Copy, from the entries below, each line where the word "that" can be found.
[START OF INFORMATION SHOWN]
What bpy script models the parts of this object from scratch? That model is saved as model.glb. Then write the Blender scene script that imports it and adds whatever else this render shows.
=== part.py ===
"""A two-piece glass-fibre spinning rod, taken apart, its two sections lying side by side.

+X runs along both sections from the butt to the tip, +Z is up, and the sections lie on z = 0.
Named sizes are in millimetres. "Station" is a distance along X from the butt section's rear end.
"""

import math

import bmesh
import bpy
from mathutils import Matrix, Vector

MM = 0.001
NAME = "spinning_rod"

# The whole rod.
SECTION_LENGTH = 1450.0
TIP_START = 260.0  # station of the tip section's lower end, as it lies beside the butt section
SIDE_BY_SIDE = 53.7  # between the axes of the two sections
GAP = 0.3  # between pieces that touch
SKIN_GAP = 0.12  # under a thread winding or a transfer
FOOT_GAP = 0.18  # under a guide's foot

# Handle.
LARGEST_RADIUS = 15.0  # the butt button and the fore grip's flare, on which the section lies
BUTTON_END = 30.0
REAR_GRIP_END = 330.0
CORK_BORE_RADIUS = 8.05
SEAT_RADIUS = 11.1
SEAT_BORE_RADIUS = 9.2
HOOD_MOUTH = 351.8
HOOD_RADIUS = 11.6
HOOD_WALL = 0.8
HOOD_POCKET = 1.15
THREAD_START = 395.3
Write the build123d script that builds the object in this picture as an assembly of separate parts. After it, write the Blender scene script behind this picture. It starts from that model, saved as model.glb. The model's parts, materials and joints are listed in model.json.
[END OF INFORMATION SHOWN]
### OUTPUT OF THE EXERCISE
What bpy script models the parts of this object from scratch? That model is saved as model.glb. Then write the Blender scene script that imports it and adds whatever else this render shows.
GAP = 0.3  # between pieces that touch
Write the build123d script that builds the object in this picture as an assembly of separate parts. After it, write the Blender scene script behind this picture. It starts from that model, saved as model.glb. The model's parts, materials and joints are listed in model.json.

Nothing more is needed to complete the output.